When you can prime your motor cortex that way, you learn movement faster. Any movement counts, like getting more fluid with hill sprints, mastering a takedown, or learning an instrument. You get a full 60 minutes of enhanced motor learning after only 20 minutes of priming, so you don’t have to wear it for your full training session.
Pulsed electromagnetic field (PEMF)
Pulsed electromagnetic field (PEMF) therapy for brain stimulation is the same PEMF that people use for pain and other applications. There are brain settings that change the waveforms of your brain. Work with a professional to achieve the goal you’re after — you’re wasting your time and money if you have it on the wrong setting or positioning.
The God Helmet looks a little like a retro motorcycle helmet without the face mask. It delivers a weak current to the temporal lobes, the part of your brain that handles sensory input like vision and hearing, memory, language, and emotion. Around 4% of people who use it claim they have conversations with God.
The Vielight is a photobiomodulation device, which means it uses light energy to stimulate chemical changes within cells. It looks like a double headband with several contact points, plus a clip to shine light up your nose. The most noticeable benefit is brain energy, because your mitochondria, the tiny power plants in your brain cells, are particularly responsive to this type of light therapy. You’ll feel the difference in the form of increased focus and decreased brain fog and fatigue.
Follow the directions carefully. You can overdo it.
Light and sound goggles
Back in the 90s, I used to wear my light and sound goggles on airplanes. It totally freaked out the flight attendants.
How it works — you put on full-wrap goggles to shut out all external visual input, and you put on headphones. It plays a little light show for you along with synchronized sounds, which together make your brain waves match the visual and auditory stimulation. There are many programs to choose from — you can set the device to help you relax, meditate, or induce a psychedelic experience. Choose your own adventure.
When your brain finds a rhythmic pattern in music, your brain waves have a tendency to follow the pattern. Think about the beginning of the “Jaws” theme song. At first, the notes are spread apart, then they increase in speed to induce panic in the listener. It takes more than a few notes to change your brain waves, but it’s the same concept.
Ultrasound for brain
Doctors are exploring ultrasound as a way to treat neurological problems. One benefit of ultrasound is that it can be highly targeted to a small group of neurons without disturbing surrounding structures.
Ultrasound for your brain is not a DIY job, even if you have access to an ultrasound machine. You can liquefy your brain tissue. There are doctors who know what they’re doing.
Your brain doesn’t just take in information — it translates it into information that you can make sense of. Binaural beats involve one ear hearing one frequency or tempo, and the other ear hearing one that’s slightly different. As your brain works to equalize them, it makes a wave.

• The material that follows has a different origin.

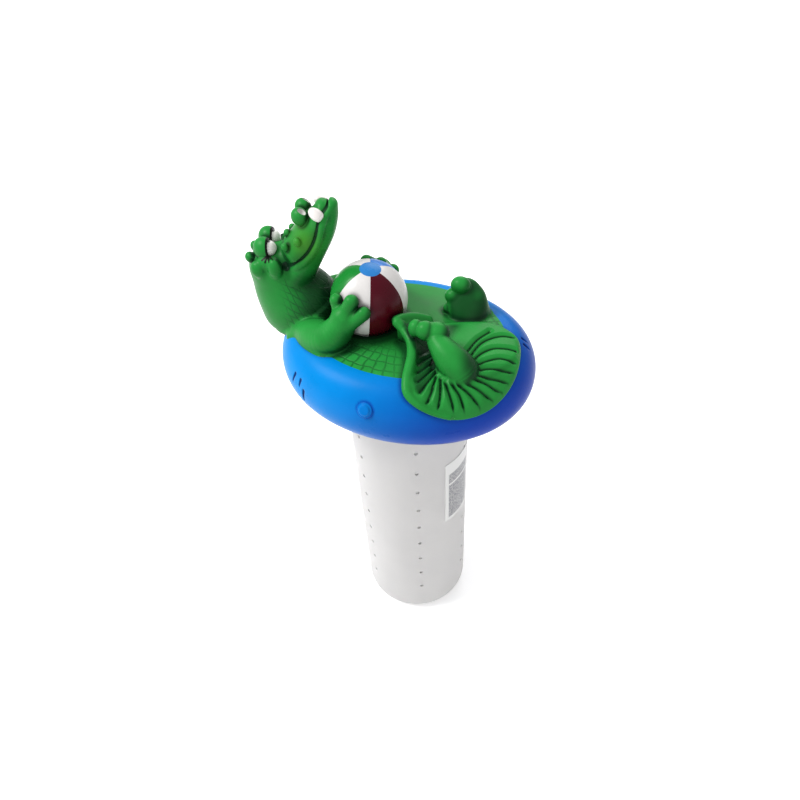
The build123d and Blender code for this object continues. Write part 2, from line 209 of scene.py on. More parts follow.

This concept has been known for centuries or longer. Tibetans used singing bowls — tuned bowls that play a tone when you run a wand along its rim — to produce brain waves. Someone would play, for example, a 100 Hz bowl on one side of your head, and a 120 Hz bowl on the other side of your head. Different frequencies would produce waves for different functions, like deeper meditation or relaxation.
There are lots of ways to incorporate binaural beats into your life today. You can download mp3 tracks, listen to binaural beats apps like Brainwave, or use this playlist.